Recorded data

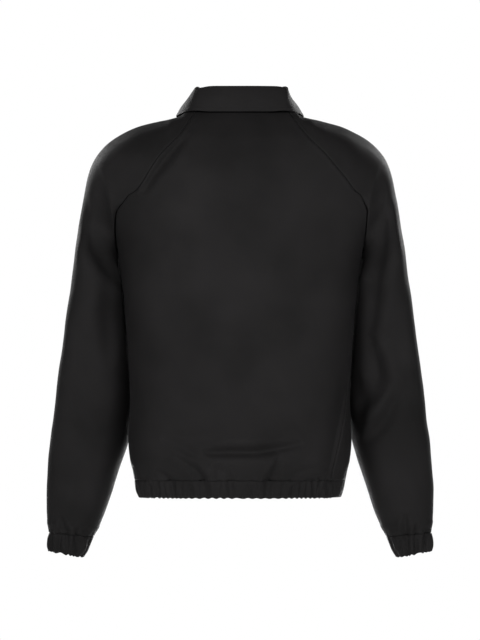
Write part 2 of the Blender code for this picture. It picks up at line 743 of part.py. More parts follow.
def zip_pieces(tape_cloth, metal, collection, cutters):
    tape_top = front_neck_z(1) - TAPE_BELOW_NECK
    for name, side in (("zip_tape_left", 1), ("zip_tape_right", -1)):
        ends = sorted((side * TAPE_INNER_X, side * TAPE_OUTER_X))
        zip_strip(name, ends[0], ends[1], TAPE_BEHIND_FRONT, TAPE_THICKNESS,
                  tape_top, HEM_TOP_Z + TAPE_ABOVE_HEM, tape_cloth, collection)
    slider_low = SLIDER_TOP_Z - SLIDER_LENGTH
    box_top = HEM_BOTTOM_Z + BOX_ABOVE_HEM + BOX_LENGTH
    zip_strip("zip_chain", -CHAIN_HALF_WIDTH, CHAIN_HALF_WIDTH, CHAIN_BEHIND_FRONT,
              CHAIN_THICKNESS, slider_low - SEAM_GAP, box_top + SEAM_GAP, metal, collection)

    mesh = bmesh.new()
    block(mesh, BOX_WIDTH, BOX_THICKNESS, BOX_LENGTH,
          Vector((0, front_surface_y(box_top) + BOX_BEHIND_FRONT, box_top - BOX_LENGTH / 2)))
    box = new_object("zip_box", mesh, metal, collection)
    rounded(box, BOX_EDGE)

    middle_z = SLIDER_TOP_Z - SLIDER_LENGTH / 2
    lean = slope_at(middle_z)
    # The slider is built upright about its middle, then leant onto the front's slope
    centre = Vector((0.0, front_surface_y(middle_z) - SLIDER_OUT, middle_z))
    mesh = bmesh.new()
    block(mesh, SLIDER_WIDTH, SLIDER_THICKNESS, SLIDER_LENGTH, Vector((0, 0, 0)))
    slider = new_object("zip_slider", mesh, metal, collection)
    slider.location = centre * MM
    slider.rotation_euler = (-lean, 0.0, 0.0)
    mesh = bmesh.new()
    out = -(SLIDER_THICKNESS / 2 + (BRIDGE_HEIGHT - BRIDGE_SUNK) / 2)
    block(mesh, BRIDGE_WIDTH, BRIDGE_HEIGHT + BRIDGE_SUNK, BRIDGE_LENGTH, Vector((0, out, 0)))
    bridge = new_object("bridge_guide", mesh, metal, cutters)
    bridge.parent = slider
    cut_or_join(slider, bridge, "UNION")
    mesh = bmesh.new()
    hole_y = -(SLIDER_THICKNESS / 2 + BRIDGE_HOLE / 2)
    block(mesh, BRIDGE_WIDTH * 2, BRIDGE_HOLE, BRIDGE_HOLE_LENGTH, Vector((0, hole_y, 0)))
    hole = new_object("bridge_hole_guide", mesh, metal, cutters)
    hole.parent = slider
    cut_or_join(slider, hole, "DIFFERENCE")

    # The pull hangs in the bridge's hole on a round bar, which is the joint's axis
    mesh = bmesh.new()
    block(mesh, PULL_WIDTH, PULL_THICKNESS, PULL_LENGTH, Vector((0, 0, PULL_BAR_RADIUS - PULL_LENGTH / 2)))
    pull = new_object("zip_pull", mesh, metal, collection)
    pull.location = (centre + turned(Vector((0, hole_y, 0)), lean)) * MM
    pull.rotation_euler = (-lean, 0.0, 0.0)
    mesh = bmesh.new()
    bottom = -(PULL_BAR_RADIUS + PULL_EYE_LENGTH)
    block(mesh, PULL_EYE_WIDTH, PULL_THICKNESS * 3, PULL_EYE_LENGTH,
          Vector((0, 0, bottom + PULL_EYE_LENGTH / 2)))
    eye = new_object("pull_eye_guide", mesh, metal, cutters)
    eye.parent = pull
    cut_or_join(pull, eye, "DIFFERENCE")


def turned(vector, lean):
    """A vector of the upright slider, leant onto the front's slope."""
    return Vector((vector.x, vector.y * math.cos(lean) + vector.z * math.sin(lean),
                   vector.z * math.cos(lean) - vector.y * math.sin(lean)))


def rounded(piece, width):
    bevel = piece.modifiers.new("rounded", "BEVEL")
    bevel.width = width * MM
    bevel.segments = 2


def finish(name, colour, roughness, metallic=0.0):
    material = bpy.data.materials.new(name)
    material.use_nodes = True
    shader = material.node_tree.nodes["Principled BSDF"]
    shader.inputs["Base Color"].default_value = (*colour, 1.0)
    shader.inputs["Roughness"].default_value = roughness
    shader.inputs["Metallic"].default_value = metallic
    return material


def new_collection(name):
    collection = bpy.data.collections.new(name)
    bpy.context.scene.collection.children.link(collection)
    return collection


def main():
    for leftover in list(bpy.data.objects):
        bpy.data.objects.remove(leftover)
    jacket = new_collection("bomber_jacket")
    cutters = new_collection("cutters")
    cloth = finish("black_cloth", (0.016, 0.015, 0.015), 0.8)
    tape_cloth = finish("zip_tape_cloth", (0.012, 0.012, 0.012), 0.9)
    metal = finish("dark_metal", (0.05, 0.05, 0.05), 0.4, 1.0)

    trim = SEAM_GAP / 2 + 0.05
    rows = pulled_in(back_rows(), trim, trim)
    panel("back", rows, CLOTH, cloth, jacket, flip=True)
    for word, side in (("left", 1), ("right", -1)):
        rows = pulled_in(front_rows(side), trim, 0.0)
        panel("front_" + word, rows, CLOTH, cloth, jacket, flip=side < 0)
        rows = sleeve_rows(side)
        rows[:RAGLAN_STEPS] = pulled_in(rows[:RAGLAN_STEPS], trim, trim)
        panel("sleeve_" + word, rows, CLOTH, cloth, jacket, welded=True, flip=side < 0)
        cuff("cuff_" + word, side, cloth, jacket)

    left_seam = side_seam_angle(HEM_BOTTOM_Z, 1)
    right_seam = side_seam_angle(HEM_BOTTOM_Z, -1)
    hem_band("hem_back", left_seam, right_seam, HEM_WAVES * WAVE_COLUMNS, HEM_WAVES, cloth, jacket)
    edge = body_angle(FRONT_EDGE_X, HEM_BOTTOM_Z, -1)
    hem_band("hem_front_left", edge, left_seam, PLAIN_HEM_COLUMNS, 0, cloth, jacket)
    edge = body_angle(-FRONT_EDGE_X, HEM_BOTTOM_Z, -1)
    hem_band("hem_front_right", right_seam, edge, PLAIN_HEM_COLUMNS, 0, cloth, jacket)
    collar(cloth, jacket)
    zip_pieces(tape_cloth, metal, jacket, cutters)


main()
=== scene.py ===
import math

import bmesh
import bpy
import numpy as np
from mathutils import Matrix, Vector


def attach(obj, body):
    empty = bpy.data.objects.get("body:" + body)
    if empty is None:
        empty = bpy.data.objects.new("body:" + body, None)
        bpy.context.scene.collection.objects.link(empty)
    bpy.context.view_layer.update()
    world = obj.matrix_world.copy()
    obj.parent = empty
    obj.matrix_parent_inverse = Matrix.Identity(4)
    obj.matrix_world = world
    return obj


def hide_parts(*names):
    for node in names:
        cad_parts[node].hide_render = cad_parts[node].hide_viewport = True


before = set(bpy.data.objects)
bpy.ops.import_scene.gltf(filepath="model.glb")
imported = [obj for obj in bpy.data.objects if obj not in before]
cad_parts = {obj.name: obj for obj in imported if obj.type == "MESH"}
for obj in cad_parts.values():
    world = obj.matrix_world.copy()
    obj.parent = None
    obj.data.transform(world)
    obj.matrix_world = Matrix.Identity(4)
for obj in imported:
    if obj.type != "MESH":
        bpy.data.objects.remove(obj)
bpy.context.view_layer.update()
mm = 0.001
print("frame loaded")

# The front faces -Y and the wearer's left is +X. Sizes and tables are in millimetres.
body = {
    "round": 2.5,
    "underarmZ": -240.0,
    "hemTopZ": -603.0,
    "hemBottomZ": -631.0,
    "sections": [  # z, side, back, front
        (20, 88, 45, 15), (6, 98, 62, 28), (-20, 172, 88, 52), (-50, 235, 108, 74),
        (-100, 240, 124, 102), (-140, 230, 128, 122), (-162, 222, 130, 128), (-200, 208, 130, 134),
        (-235, 199, 128, 137), (-266, 196, 126, 138), (-303, 191, 124, 137), (-371, 185, 121, 135),
        (-423, 181, 119, 133), (-472, 180, 118, 131), (-538, 183, 124, 130), (-570, 180, 127, 129),
        (-587, 176, 121, 127), (-603, 173, 114, 122), (-618, 170, 109, 118), (-631, 166, 106, 116)],
    "sideSeam": [  # z, degrees from the left side, from the right side
        (-240, 0, 0), (-300, -0.5, 2), (-380, -2, 6), (-441, -4, 10.7), (-466, -5, 14),
        (-521, -7, 27), (-551, -8, 31.5), (-589, -9, 34), (-610, -9, 32.5), (-631, -9, 28.5)],
}
raglan = {
    "overarmY": -5.0,
    "capEnd": 0.5,        # where the cap's ribs start to become rings
    "capSpread": 150.0,   # seam to overarm in y at which the cap's ring goes flat
    "leastReach": 0.55,   # a rib's least depth, as a share of its length
    "arch": 0.62,
    "lead": 0.4,
    "rows": [  # back x, z, front x, z, overarm x, z, outward, twist
        (72, 2, 66, -12, 75, 8, 0, 7), (100, -40, 82, -36, 103, -9, 0, 9),
        (130, -72, 100, -58, 133, -15, 0, 11), (146, -95, 118, -84, 164, -23, 0, 14),
        (158, -115, 132, -104, 196, -38, 0, 18), (170, -131, 146, -124, 222, -57, 0.05, 18),
        (181, -138, 160, -142, 239, -79, 0.12, 16), (191, -150, 175, -160, 250, -108, 0.3, 12),
        (202, -167, 189, -178, 256, -140, 0.6, 6), (204, -190, 197, -197, 262, -177, 0.85, 2),
        (202.5, -215, 200.5, -217, 267, -210, 1, 0), (199, -240, 199, -240, 271, -243, 1, 0)],
}
sleeve = {
    "round": 2.2,
    "clearance": 3.0,
    "easedAbove": 10,     # rows each side of the underarm that are eased into each other
    "easedBelow": 14,
    "easedTimes": 30,
    "unevenDepth": 0.8,
    "unevenSize": 50.0,
    "edgeDip": 0.9,
    "edgeRise": 0.25,
    "rings": [  # outer x, z, inner x, z, back, front, middle y, swing
        (271, -243, 198.5, -240, 76, 76, 0, 0.12), (275.5, -275, 184, -272, 75, 75, -5, 0.15),
        (280, -308, 180, -305, 72, 72, -11, 0.24), (285.5, -349, 178, -346, 69, 70, -17, 0.3),
        (291, -390, 176, -386, 67, 68, -22, 0.32), (302.4, -472, 177, -467, 62, 64, -33, 0.32),
        (306, -505, 179, -500, 60, 62, -38, 0.3), (311, -538, 184, -536, 58, 60, -43, 0.28),
        (316, -587, 200, -588, 54, 56, -50, 0.25), (318, -620, 211, -623, 50, 52, -54, 0.22),
        (318, -653, 223, -658, 45, 47, -57, 0.2), (315.5, -690, 240, -697, 38, 40, -59, 0.15)],
}


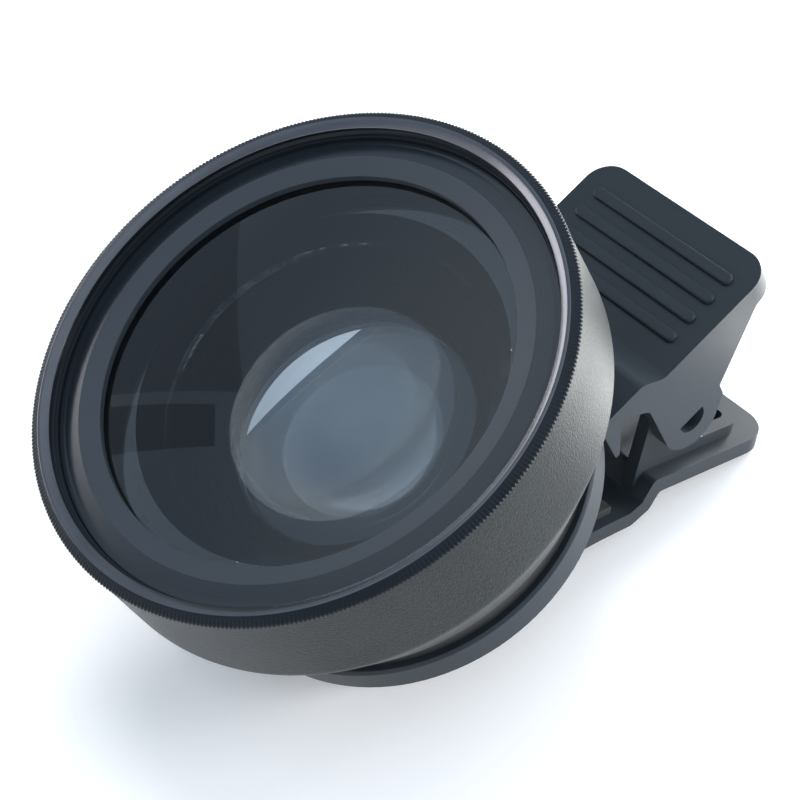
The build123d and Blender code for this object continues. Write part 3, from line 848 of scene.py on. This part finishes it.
class CLIPLENS_OT_front_rings(Operator):
    """Build the knurled front ring and the trim ring"""

    bl_idname = "cliplens.front_rings"
    bl_label = "Front Rings"

    def execute(self, context):
        p = context.scene.cliplens_turned
        finish = finish_of("black_gloss_metal")
        outline = finished_outline(FRONT_RING, p.edge_round / MM, FRONT_RING_DENSE, FRONT_RING_STEPS)
        ring = lathe("front_ring_knurled", outline, 4 * p.tooth_count)
        add_ridges(ring, KNURL, -p.tooth_depth, finish, teeth=p.tooth_count)
        add_ridges(
            ring, FILTER_THREAD, INSIDE_THREAD_SHARE * p.thread_depth, finish, pitch=p.thread_pitch
        )
        dressed(ring, "front_ring", "wide", finish)
        repaint(ring, "cut_edge", on_cut_edge)

        trim = lathe("trim_ring_faceted", finished_outline(TRIM_RING, p.edge_round / MM), p.segments)
        weighted(trim)
        dressed(trim, "trim_ring", "wide", finish_of("trim_gloss"))
        # The inner facet gets a lighter tone, painted in for the light it catches.
        repaint(trim, "satin_facet_painted_light", on_inner_facet)
        return {"FINISHED"}


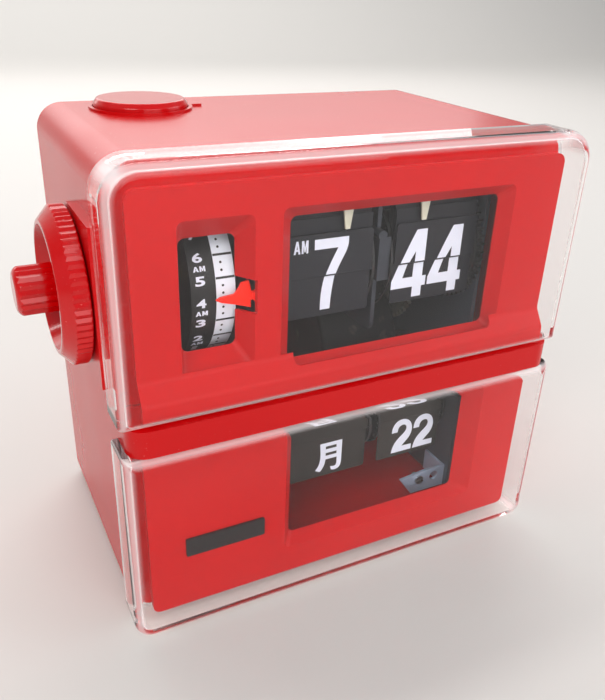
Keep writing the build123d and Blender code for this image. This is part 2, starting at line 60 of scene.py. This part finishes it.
def node_mat(name, rgb, rough=0.4, metal=0.0, ior=1.5, coat=0.0, coat_rough=0.05, trans=0.0,
             tone=0.05, tone_scale=60.0, rough_var=0.06, bump=0.02, bump_scale=900.0, stretch=(1, 1, 1),
             speck=0.0, specular=0.5, bump_dist=0.0002, sss=0.0, wear=None, wear_at=0.62):
    m = bpy.data.materials.new(name)
    m.use_nodes = True
    nt = m.node_tree
    n, l = nt.nodes, nt.links
    b = n["Principled BSDF"]
    b.inputs["Metallic"].default_value = metal
    b.inputs["IOR"].default_value = ior
    b.inputs["Coat Weight"].default_value = coat
    b.inputs["Coat Roughness"].default_value = coat_rough
    b.inputs["Transmission Weight"].default_value = trans
    b.inputs["Specular IOR Level"].default_value = specular
    if sss:
        b.inputs["Subsurface Weight"].default_value = sss
        b.inputs["Subsurface Scale"].default_value = 0.001
    base = lin(rgb)
    tc = n.new("ShaderNodeTexCoord")
    mp = n.new("ShaderNodeMapping")
    mp.inputs["Scale"].default_value = stretch
    l.new(tc.outputs["Object"], mp.inputs["Vector"])
    # colour: slow cloudy change of tone, and optional worn or dusty specks
    no = n.new("ShaderNodeTexNoise")
    no.inputs["Scale"].default_value = tone_scale
    no.inputs["Detail"].default_value = 4
    l.new(mp.outputs["Vector"], no.inputs["Vector"])
    rp = n.new("ShaderNodeValToRGB")
    rp.color_ramp.elements[0].position = 0.3
    rp.color_ramp.elements[1].position = 0.7
    rp.color_ramp.elements[0].color = tuple(v * (1 - tone) for v in base) + (1,)
    rp.color_ramp.elements[1].color = tuple(min(1, v * (1 + tone)) for v in base) + (1,)
    l.new(no.outputs["Fac"], rp.inputs["Fac"])
    col = rp.outputs["Color"]
    if speck:
        vn = n.new("ShaderNodeTexNoise")
        vn.inputs["Scale"].default_value = 1400
        vn.inputs["Detail"].default_value = 2
        l.new(tc.outputs["Object"], vn.inputs["Vector"])
        vr = n.new("ShaderNodeValToRGB")
        vr.color_ramp.elements[0].position = 0.70
        vr.color_ramp.elements[1].position = 0.76
        vr.color_ramp.elements[0].color = (0, 0, 0, 1)
        vr.color_ramp.elements[1].color = (speck, speck, speck, 1)
        l.new(vn.outputs["Fac"], vr.inputs["Fac"])
        mx = n.new("ShaderNodeMix")
        mx.data_type = "RGBA"
        l.new(vr.outputs["Color"], mx.inputs["Factor"])
        l.new(col, mx.inputs["A"])
        mx.inputs["B"].default_value = (0.75, 0.66, 0.60, 1)
        col = mx.outputs["Result"]
    if wear:
        wn = n.new("ShaderNodeTexNoise")
        wn.inputs["Scale"].default_value = 180
        wn.inputs["Detail"].default_value = 8
        l.new(tc.outputs["Object"], wn.inputs["Vector"])
        wr = n.new("ShaderNodeValToRGB")
        wr.color_ramp.elements[0].position = wear_at
        wr.color_ramp.elements[1].position = wear_at + 0.08
        wr.color_ramp.elements[0].color = (0, 0, 0, 1)
        wr.color_ramp.elements[1].color = (0.5, 0.5, 0.5, 1)
        l.new(wn.outputs["Fac"], wr.inputs["Fac"])
        mw = n.new("ShaderNodeMix")
        mw.data_type = "RGBA"
        l.new(wr.outputs["Color"], mw.inputs["Factor"])
        l.new(col, mw.inputs["A"])
        mw.inputs["B"].default_value = lin(wear) + (1,)
        col = mw.outputs["Result"]
    l.new(col, b.inputs["Base Color"])
    # roughness: fine smears
    rn = n.new("ShaderNodeTexNoise")
    rn.inputs["Scale"].default_value = tone_scale * 2.5
    rn.inputs["Detail"].default_value = 6
    l.new(mp.outputs["Vector"], rn.inputs["Vector"])
    mr = n.new("ShaderNodeMapRange")
    mr.inputs["To Min"].default_value = max(0.0, rough - rough_var)
    mr.inputs["To Max"].default_value = min(1.0, rough + rough_var)
    l.new(rn.outputs["Fac"], mr.inputs["Value"])
    l.new(mr.outputs["Result"], b.inputs["Roughness"])
    if bump:
        bn = n.new("ShaderNodeTexNoise")
        bn.inputs["Scale"].default_value = bump_scale
        bn.inputs["Detail"].default_value = 3
        l.new(mp.outputs["Vector"], bn.inputs["Vector"])
        bp = n.new("ShaderNodeBump")
        bp.inputs["Strength"].default_value = bump
        bp.inputs["Distance"].default_value = bump_dist
        l.new(bn.outputs["Fac"], bp.inputs["Height"])
        l.new(bp.outputs["Normal"], b.inputs["Normal"])
    return m


M = {
    "case_red": node_mat("case_red", (198, 0, 4), rough=0.24, specular=0.3, tone=0.04, tone_scale=14, rough_var=0.05,
                         bump=0.05, bump_scale=160, bump_dist=0.0002, speck=0.10),
    "dial_red": node_mat("dial_red", (188, 0, 3), rough=0.36, specular=0.14, tone=0.05, tone_scale=20, rough_var=0.06,
                         bump=0.10, bump_scale=1500, bump_dist=0.0001),
    "knob_red": node_mat("knob_red", (198, 0, 4), rough=0.15, coat=0.15, specular=0.4, tone=0.05, tone_scale=30, rough_var=0.05,
                         bump=0.05, bump_scale=220, speck=0.12),
    "badge_black": node_mat("badge_black", (14, 13, 14), rough=0.25, tone=0.1, bump=0.04, bump_scale=600),
    "pointer_orange": node_mat("pointer_orange", (250, 34, 2), rough=0.34, specular=0.2, tone=0.04, tone_scale=90, bump=0.04, bump_scale=700),
    "drum_black": node_mat("drum_black", (22, 22, 24), rough=0.42, specular=0.35, tone=0.10, tone_scale=80, bump=0.10, bump_scale=1200),
    "scale_white": node_mat("scale_white", (220, 228, 238), rough=0.5, tone=0.03, tone_scale=100, bump=0.05, bump_scale=1400),
    "rubber_black": node_mat("rubber_black", (24, 23, 23), rough=0.75, tone=0.12, bump=0.25, bump_scale=1800),
    "screw_steel": node_mat("screw_steel", (176, 176, 172), rough=0.30, metal=1, tone=0.10, tone_scale=200, rough_var=0.1,
                            bump=0.06, bump_scale=1500),
    "axle_steel": node_mat("axle_steel", (190, 190, 188), rough=0.24, metal=1, tone=0.06, stretch=(0.1, 1, 1), bump=0.05, bump_scale=2500),
    "frame_zinc": node_mat("frame_zinc", (90, 98, 110), rough=0.45, metal=0.7, tone=0.12, tone_scale=45, rough_var=0.1,
                           bump=0.08, bump_scale=900, stretch=(1, 1, 0.25)),
    "finger_cream": node_mat("finger_cream", (214, 213, 192), rough=0.45, tone=0.04, tone_scale=120, bump=0.05, bump_scale=900),
    "tube_brass": node_mat("tube_brass", (190, 150, 84), rough=0.30, metal=1, tone=0.08, stretch=(0.1, 1, 1), bump=0.05, bump_scale=2500),
    "gear_nylon": node_mat("gear_nylon", (120, 116, 106), rough=0.42, tone=0.04, tone_scale=70, bump=0.06, bump_scale=1100, sss=0.1),
    "wheel_grey": node_mat("wheel_grey", (26, 27, 29), rough=0.5, tone=0.08, tone_scale=60, bump=0.08, bump_scale=1200),
    "time_flap_black": node_mat("time_flap_black", (20, 22, 30), rough=0.46, specular=0.35, tone=0.10, tone_scale=55, rough_var=0.08,
                                bump=0.10, bump_scale=1600, bump_dist=0.0001),
    "calendar_flap_black": node_mat("calendar_flap_black", (38, 35, 32), rough=0.48, specular=0.35, tone=0.09, tone_scale=55, rough_var=0.08,
                                    bump=0.10, bump_scale=1600, bump_dist=0.0001),
    "motor_steel": node_mat("motor_steel", (58, 58, 60), rough=0.5, metal=0.6, tone=0.1, tone_scale=40, rough_var=0.1,
                            bump=0.05, bump_scale=1200, wear=(110, 104, 92)),
    "buzzer_black": node_mat("buzzer_black", (30, 30, 30), rough=0.5, tone=0.1, bump=0.1, bump_scale=900),
}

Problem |
In the listing above, find the line containing "left_seam = side_seam_angle(HEM_BOTTOM_Z, 1)" and the line containing "bpy.data.objects.remove(obj)", then quote both, plus every line between them, exactly as written.

Solved exercise |
    left_seam = side_seam_angle(HEM_BOTTOM_Z, 1)
    right_seam = side_seam_angle(HEM_BOTTOM_Z, -1)
    hem_band("hem_back", left_seam, right_seam, HEM_WAVES * WAVE_COLUMNS, HEM_WAVES, cloth, jacket)
    edge = body_angle(FRONT_EDGE_X, HEM_BOTTOM_Z, -1)
    hem_band("hem_front_left", edge, left_seam, PLAIN_HEM_COLUMNS, 0, cloth, jacket)
    edge = body_angle(-FRONT_EDGE_X, HEM_BOTTOM_Z, -1)
    hem_band("hem_front_right", right_seam, edge, PLAIN_HEM_COLUMNS, 0, cloth, jacket)
    collar(cloth, jacket)
    zip_pieces(tape_cloth, metal, jacket, cutters)


main()
=== scene.py ===
import math

import bmesh
import bpy
import numpy as np
from mathutils import Matrix, Vector


def attach(obj, body):
    empty = bpy.data.objects.get("body:" + body)
    if empty is None:
        empty = bpy.data.objects.new("body:" + body, None)
        bpy.context.scene.collection.objects.link(empty)
    bpy.context.view_layer.update()
    world = obj.matrix_world.copy()
    obj.parent = empty
    obj.matrix_parent_inverse = Matrix.Identity(4)
    obj.matrix_world = world
    return obj


def hide_parts(*names):
    for node in names:
        cad_parts[node].hide_render = cad_parts[node].hide_viewport = True


before = set(bpy.data.objects)
bpy.ops.import_scene.gltf(filepath="model.glb")
imported = [obj for obj in bpy.data.objects if obj not in before]
cad_parts = {obj.name: obj for obj in imported if obj.type == "MESH"}
for obj in cad_parts.values():
    world = obj.matrix_world.copy()
    obj.parent = None
    obj.data.transform(world)
    obj.matrix_world = Matrix.Identity(4)
for obj in imported:
    if obj.type != "MESH":
        bpy.data.objects.remove(obj)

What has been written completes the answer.